Michel demeura un roi sans trône, mais malgré le pacte conclu avec son pire détracteur, les Roumains ont toujours gardé un capital de sympathie pour leur ancien monarque.
En Roumanie, le roi Michel s’était tenu à l’écart de la vie politique et avait confié la tâche de diriger la Maison royale à l’héritière du trône, la princesse Margareta.
Mais s’il lui a transmis le pouvoir symbolique de la couronne, elle n’est pas parvenue à acquérir aux yeux des Roumains la grandeur et le charisme de son père.
Tenue et dignité
En septembre 1996, Margareta épouse l’acteur roumain Radu Duda qui prend son rôle de prince très au sérieux. Mais le jeune couple royal peine à redonner vie au mouvement monarchiste. En 2009, le prince Duda se porte candidat à l’élection présidentielle, mais comprend vite qu’il n’a aucune chance et abandonne la course.
Par sa tenue, sa dignité et une vie difficile, le roi a marqué l’imaginaire collectif des Roumains. A 90 ans, il avait été convié devant les deux chambres réunies du Parlement où il tint un discours à la hauteur du moment.

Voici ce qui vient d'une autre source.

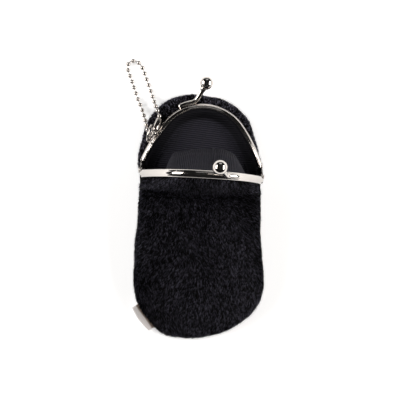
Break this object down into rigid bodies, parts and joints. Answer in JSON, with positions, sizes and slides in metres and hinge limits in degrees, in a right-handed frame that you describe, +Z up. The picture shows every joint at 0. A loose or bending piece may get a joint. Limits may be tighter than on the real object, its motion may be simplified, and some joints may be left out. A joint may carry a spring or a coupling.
{
  "type": "clasp purse",
  "caption": "Small plush coin purse lying open on its back, with a ribbed lining, an arched metal clasp frame, a ball chain on a jump ring and a blank seam label.",
  "frame": {"origin": "on the surface that the purse lies on, below the middle of the clasp frame's hinge line", "axes": "+X along the hinge line to the right, +Y from the hinge line towards the flat back half of the frame, +Z up"},
  "size_m": [0.0734, 0.1364, 0.057],
  "materials": {
    "plush": "short dense pile, near black, soft sheen",
    "ribbed_cloth": "fine ribbed weave, black, low sheen",
    "nickel": "polished nickel plate",
    "ribbon": "plain woven ribbon, pale pink grey"
  },
  "bodies": {
    "root": {"plush_back": "plush", "plush_front": "plush", "lining_back": "ribbed_cloth", "lining_front": "ribbed_cloth", "back_frame": "nickel", "front_frame": "nickel", "rivet_left": "nickel", "rivet_right": "nickel", "jump_ring": "nickel", "ball_chain": "nickel", "chain_connector": "nickel", "seam_label": "ribbon"}
  },
  "joints": []
}
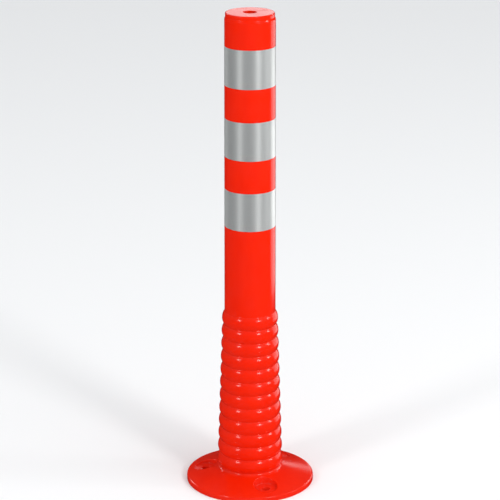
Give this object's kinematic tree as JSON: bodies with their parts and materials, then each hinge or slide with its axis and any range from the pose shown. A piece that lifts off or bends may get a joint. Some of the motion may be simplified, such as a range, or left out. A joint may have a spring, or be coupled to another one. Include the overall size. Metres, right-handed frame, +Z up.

« Le monde de demain n’existera pas sans morale, sans foi et sans mémoire, avait-il déclaré devant les élus. Le cynisme, l’intérêt étroit et la lâcheté ne doivent pas trouver place dans nos vies. La Roumanie a évolué grâce aux idéaux des grands hommes de notre histoire qu’ils ont servie en se montrant responsables et généreux. Je ne considère pas la Roumanie actuelle comme un héritage de nos parents, mais comme un pays qu’ils nous ont prêté parce que nous sommes ses enfants. »
Des paroles simples qui traduisent la force d’un véritable homme d’Etat.